Se diría, Aníbal, que el tango es un escapismo. No, yo diría que es una protesta contra un mundo que no da más, que políticamente está podrido y éticamente es una mala ficción. Es una danza que contiene en su interior lo que todavía no se ha podido esclavizar: la pasión por estar vivos. Y cuando se vive, lo más importante es la vida, la claridad en la palabra, la acción honesta, el baile que seduce en lugar de hacer trastabillar. Usted bailaba el tango, la milonga, el candombe, el valsecito criollo. Y fue lindo ir hasta los lugares que habitó porque allí no existía más que lo que hacía sentir el bandoneón, el violín, el piano y el contrabajo. Había mucho de exorcismo en esos sitios.

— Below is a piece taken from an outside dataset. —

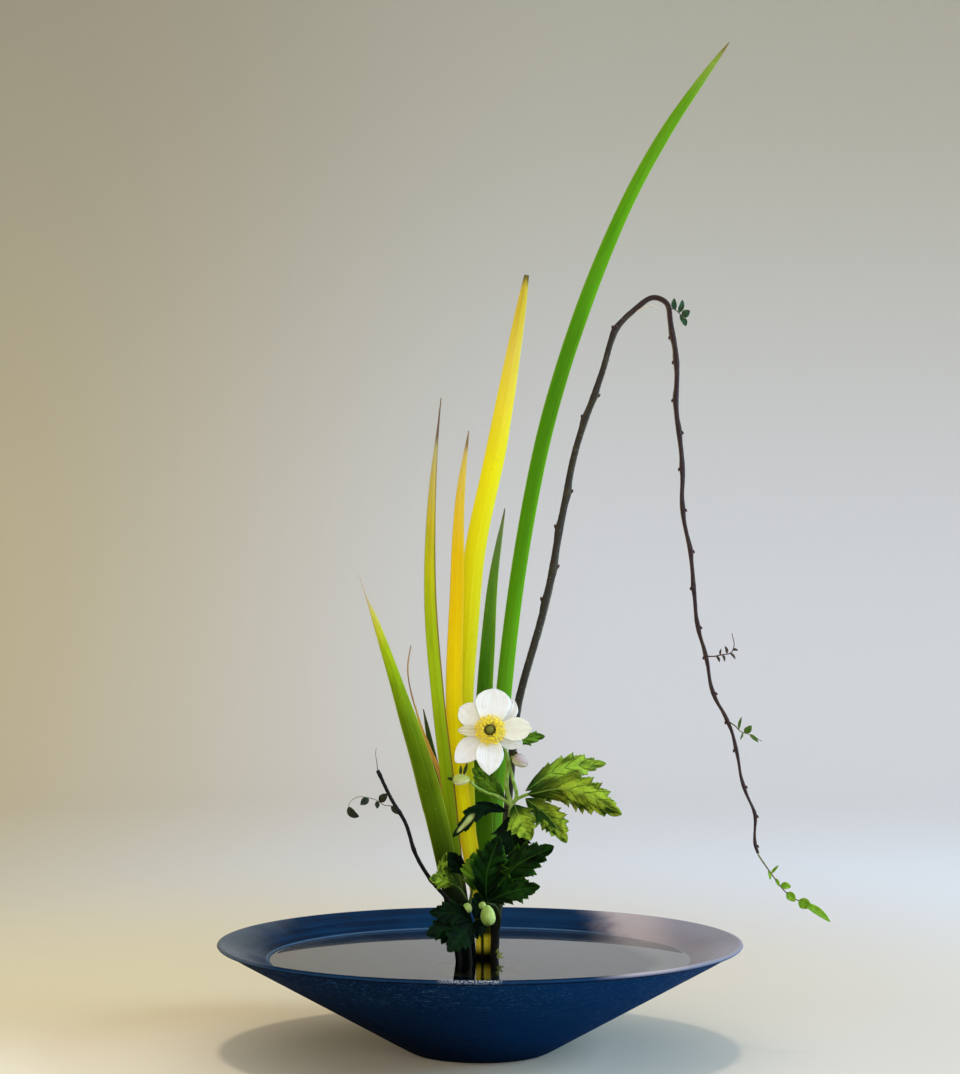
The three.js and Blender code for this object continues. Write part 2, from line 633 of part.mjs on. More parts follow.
function addAnemone() {
  addPiece('anemone_stem', 'stalk', makeMainStem());
  addPiece('anemone_stem_low', 'stalk', makeLowStem());
  addFlower();
  bud('bud_right', [26.4, -27.4, 196], 4.4, 11.6, 122);
  bud('bud_left', [-12.4, -29, 183.6], 3.7, 11.4, 86);
  bud('bud_low', [5.4, -28, 94], 4.2, 13.4, -8);
  bud('bud_knob', [-8.4, -28.6, 99.2], 3, 6.4, 0);
  for (const [name, leaf] of Object.entries(ANEMONE_LEAVES)) {
    addPiece(name, leaf.dark ? 'deepLeaf' : 'midLeaf', anemoneLobe(leaf.points, leaf.width));
  }
  addPiece('leaf_dark_large', 'deepLeaf', makeLeafDarkLarge());
  addPiece('leaf_dark_low', 'deepLeaf', makeLeafDarkLow());
}

// every stem that passes through the water, a little enlarged, and the ground that its foot covers
function stemsInWater() {
  const iris = Object.values(IRIS_LEAVES).map((leaf) => irisLeaf(leaf, GAP));
  return [
    ...iris,
    branchShape(GAP),
    shortBranch(GAP),
    mainStem(GAP),
    lowStem(GAP),
  ];
}

function feet() {
  const { branch, leaf, leafThick, stem: round } = FOOT_REACH;
  const stems = [SHORT_BRANCH, MAIN_STEM, LOW_STEM];
  return [
    ...Object.values(IRIS_LEAVES).map(({ points }) => footOf({ points, reach: leaf, thick: leafThick })),
    footOf({ points: BRANCH, reach: branch, thick: branch }),
    ...stems.map((points) => footOf({ points, reach: round, thick: round })),
  ];
}

addPiece('bowl', 'glaze', makeBowl());
addPiece('water', 'water', makeWater(stemsInWater()));
addPiece('kenzan_base', 'lead', makeKenzanBase());
addPiece('kenzan_pins', 'brass', makeKenzanPins(feet()));
addIris();
addBranches();
addAnemone();

export default part;
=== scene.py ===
import math

import bpy
import numpy as np
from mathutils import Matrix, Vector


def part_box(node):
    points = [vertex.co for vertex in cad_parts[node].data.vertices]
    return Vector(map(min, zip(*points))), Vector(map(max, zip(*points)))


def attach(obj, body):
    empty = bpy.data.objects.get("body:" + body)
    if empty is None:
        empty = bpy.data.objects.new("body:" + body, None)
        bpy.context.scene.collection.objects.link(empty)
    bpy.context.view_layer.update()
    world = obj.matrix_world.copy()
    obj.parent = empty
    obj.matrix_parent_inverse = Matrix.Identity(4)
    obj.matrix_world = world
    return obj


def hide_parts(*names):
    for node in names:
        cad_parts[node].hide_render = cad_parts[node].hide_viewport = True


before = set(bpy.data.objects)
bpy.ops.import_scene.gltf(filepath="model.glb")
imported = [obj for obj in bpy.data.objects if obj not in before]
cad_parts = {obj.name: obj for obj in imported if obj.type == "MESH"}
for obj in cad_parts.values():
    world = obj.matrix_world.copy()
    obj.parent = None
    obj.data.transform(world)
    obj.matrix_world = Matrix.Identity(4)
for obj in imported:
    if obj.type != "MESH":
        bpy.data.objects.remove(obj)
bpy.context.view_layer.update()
print("frame loaded:", len(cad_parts), "nodes")


def mm(rows):  # rows of millimetres, as metres
    return np.array(rows, float) * 0.001


def unit(rows):  # each row divided by its length
    return rows / np.maximum(np.linalg.norm(rows, axis=-1, keepdims=True), 1e-12)


def between(t, stops):  # straight lines from stop to stop; a stop is (place, value)
    places, values = zip(*stops)
    return np.interp(t, places, values)


def smoothPath(points, count):
    # centripetal Catmull-Rom: a cubic from point to point whose end slopes come from the
    # neighbours, weighted by the root of each distance, then read at equal steps of its length
    p = np.asarray(points, float)
    p = np.vstack([2 * p[0] - p[1], p, 2 * p[-1] - p[-2]])
    a, b, c, d = p[:-3], p[1:-2], p[2:-1], p[3:]
    pairs = ((a, b), (b, c), (c, d))
    ab, bc, cd = [np.sqrt(np.linalg.norm(r - q, axis=1, keepdims=True)) for q, r in pairs]
    leave = ((b - a) / ab - (c - a) / (ab + bc) + (c - b) / bc) * bc
    arrive = ((c - b) / bc - (d - b) / (bc + cd) + (d - c) / cd) * bc
    t = np.linspace(0, 1, 33)[:-1, None, None]
    square = 3 * (c - b) - 2 * leave - arrive
    cube = 2 * (b - c) + leave + arrive
    curve = b + leave * t + square * t ** 2 + cube * t ** 3
    curve = np.vstack([curve.transpose(1, 0, 2).reshape(-1, 3), p[-2]])
    run = np.concatenate([[0], np.cumsum(np.linalg.norm(np.diff(curve, axis=0), axis=1))])
    return at(curve, np.linspace(0, 1, count), run / run[-1])


def at(track, u, knots=None):  # a track of points read at any places u from 0 to 1
    knots = np.linspace(0, 1, len(track)) if knots is None else knots
    return np.stack([np.interp(u, knots, track[:, k]) for k in range(3)], -1)


def axesAlong(path, face=(0, -1, 0), turn=0.0):
    # right = tangent x face, out = right x tangent, both then turned about the tangent
    tangent = unit(np.gradient(path, axis=0))
    right = unit(np.cross(tangent, np.broadcast_to(np.array(face, float), tangent.shape)))
    out = np.cross(right, tangent)
    angle = np.radians(np.broadcast_to(turn, len(path)))[:, None]
    return right * np.cos(angle) - out * np.sin(angle), out * np.cos(angle) + right * np.sin(angle)


def ripple(u, seed, waves=4):  # a few sines of random phase, from about -1 to 1
    rng = np.random.default_rng(seed)
    parts = [np.sin(2 * np.pi * (k + 1) * u * rng.uniform(0.7, 1.3) + rng.uniform(0, 6.3)) / (k + 1)
             for k in range(waves)]
    return sum(parts) / 1.6


def gridQuads(rows, columns):  # row, column and four corners of each cell; columns wrap round
    i, j = np.meshgrid(np.arange(rows - 1), np.arange(columns), indexing="ij")
    k = (j + 1) % columns
    return i, j, np.stack([i * columns + j, i * columns + k, (i + 1) * columns + k, (i + 1) * columns + j],
                          -1)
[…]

A Émil Michel Cioran (el controvertido pensador rumano) le gustaba mucho el tango, querido Gordo Aníbal. Y tenía una razón: cada vez podía ser más triste pero, en esa tristeza, libre y libertario. Quizás usted pensara como Cioran o hasta es posible que no supiera siquiera que existía un filósofo tanguero. En el tango los seres anónimos son abundantes, la mayoría sobrevivientes de algo y, como en la novela La tregua, de Primo Levi, van en direcciones contrarias, teniendo claro que más importante que comer es tener zapatos. Porque primero hay que tener con qué llegar. Bueno, querido Gordo, murió usted en paz, de viejo, sin que le quitaran lo bailado. Ganó por una cabeza.